# START OF DATA SEGMENT
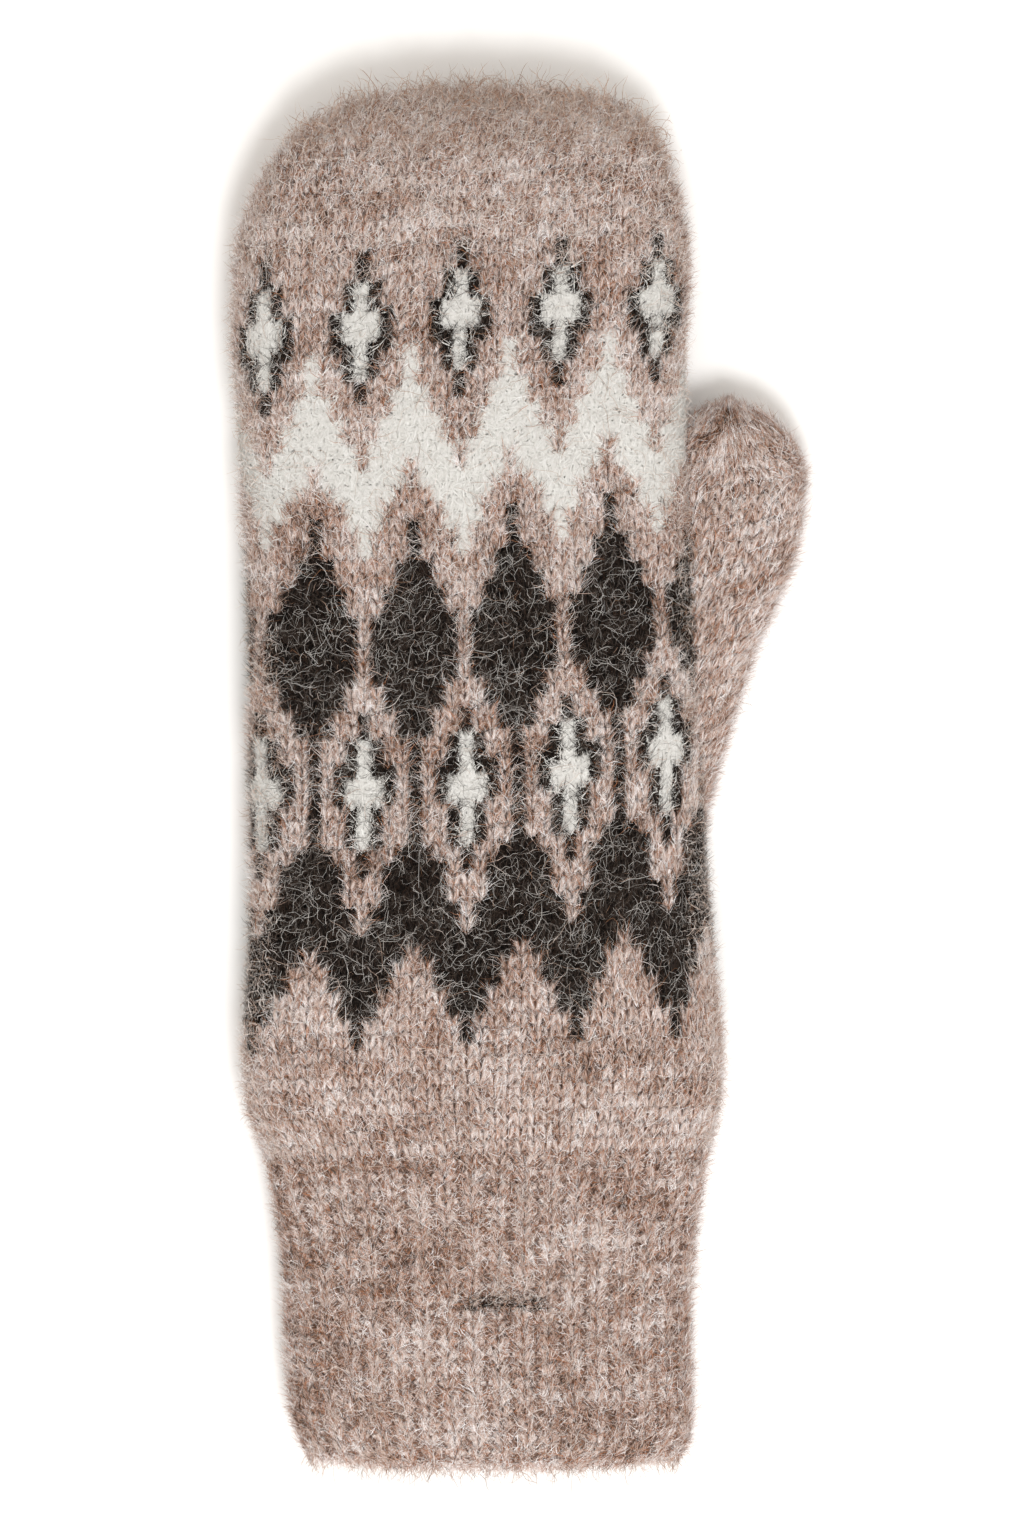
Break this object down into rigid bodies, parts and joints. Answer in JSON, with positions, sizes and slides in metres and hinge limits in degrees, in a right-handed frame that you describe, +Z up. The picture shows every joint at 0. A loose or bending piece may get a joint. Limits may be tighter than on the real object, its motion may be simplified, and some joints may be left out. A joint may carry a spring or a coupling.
{
  "type": "knitted mitten",
  "caption": "Knitted wool mitten, laid flat on its palm: ribbed open cuff, patterned hand with a round tip, and a tapered thumb at the side, all one hollow.",
  "frame": {"origin": "point on the flat underside of the hand, where the mitten rests, below the middle of the palm", "axes": "+Y along the hand towards the tip, +X towards the thumb, +Z up through the back of the hand"},
  "size_m": [0.114, 0.2772, 0.024],
  "materials": {
    "oatmeal_wool": "brushed heathered wool, beige-pink, brown and grey fibres with a short nap",
    "charcoal_wool": "brushed charcoal wool with loose light grey fibres over it",
    "cream_wool": "brushed cream wool with a short nap"
  },
  "bodies": {
    "root": {"cuff": "oatmeal_wool", "hand": "oatmeal_wool", "thumb": "oatmeal_wool"}
  },
  "joints": []
}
# END OF DATA SEGMENT
Reproduce the material precisely, including every line.

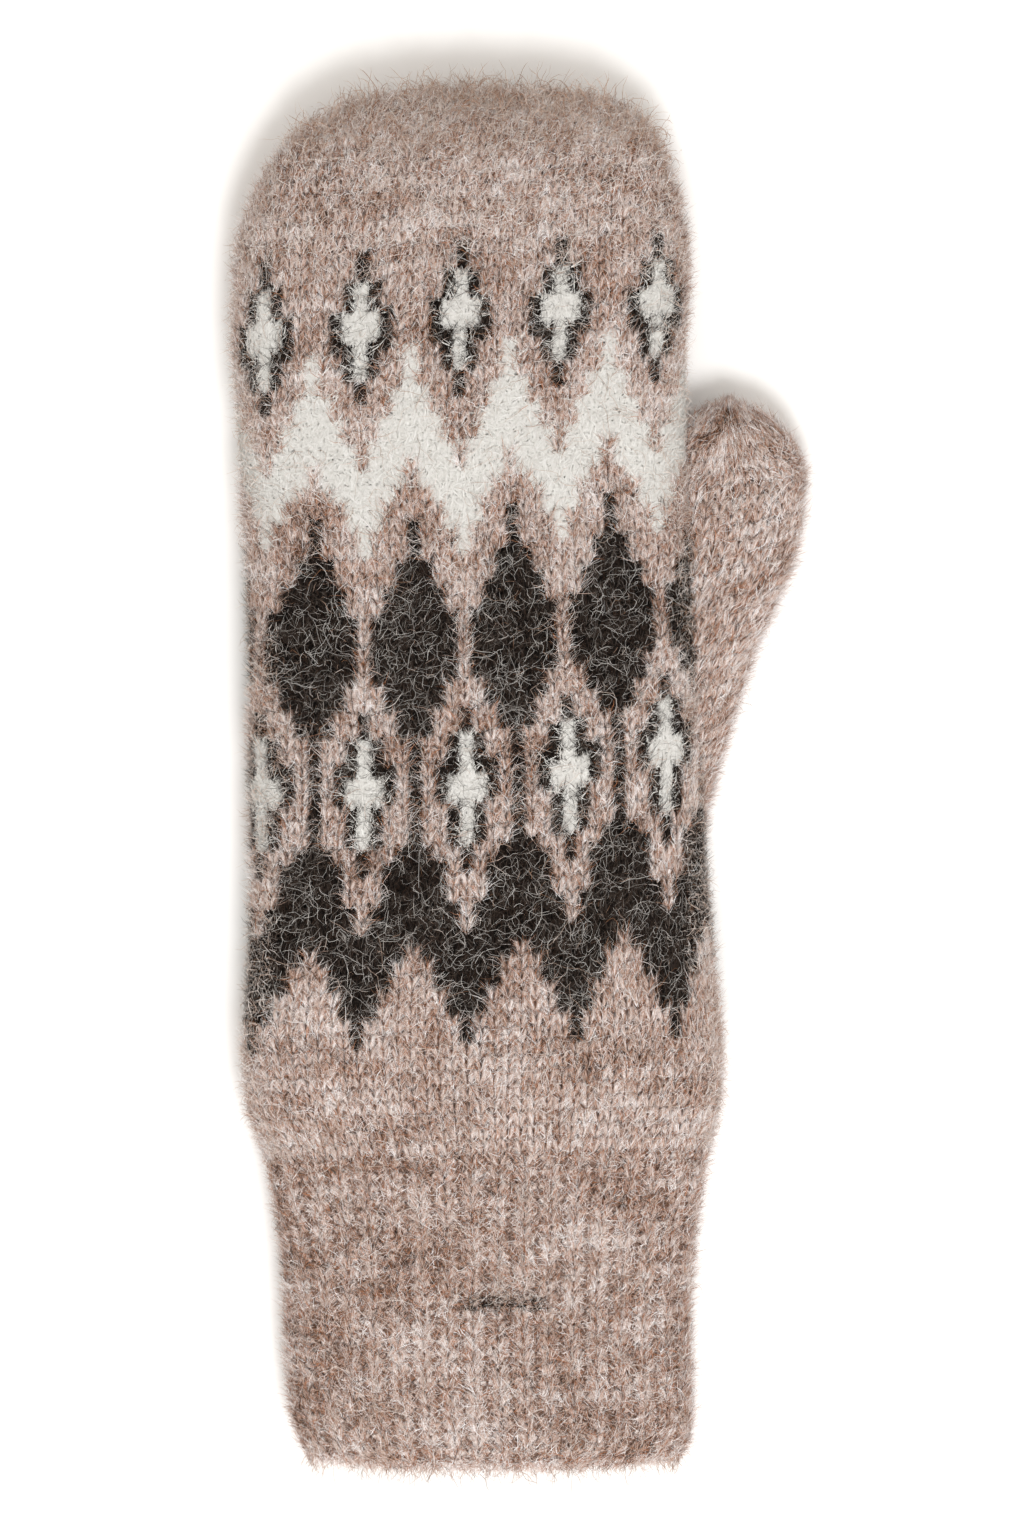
Break this object down into rigid bodies, parts and joints. Answer in JSON, with positions, sizes and slides in metres and hinge limits in degrees, in a right-handed frame that you describe, +Z up. The picture shows every joint at 0. A loose or bending piece may get a joint. Limits may be tighter than on the real object, its motion may be simplified, and some joints may be left out. A joint may carry a spring or a coupling.
{
  "type": "knitted mitten",
  "caption": "Knitted wool mitten, laid flat on its palm: ribbed open cuff, patterned hand with a round tip, and a tapered thumb at the side, all one hollow.",
  "frame": {"origin": "point on the flat underside of the hand, where the mitten rests, below the middle of the palm", "axes": "+Y along the hand towards the tip, +X towards the thumb, +Z up through the back of the hand"},
  "size_m": [0.114, 0.2772, 0.024],
  "materials": {
    "oatmeal_wool": "brushed heathered wool, beige-pink, brown and grey fibres with a short nap",
    "charcoal_wool": "brushed charcoal wool with loose light grey fibres over it",
    "cream_wool": "brushed cream wool with a short nap"
  },
  "bodies": {
    "root": {"cuff": "oatmeal_wool", "hand": "oatmeal_wool", "thumb": "oatmeal_wool"}
  },
  "joints": []
}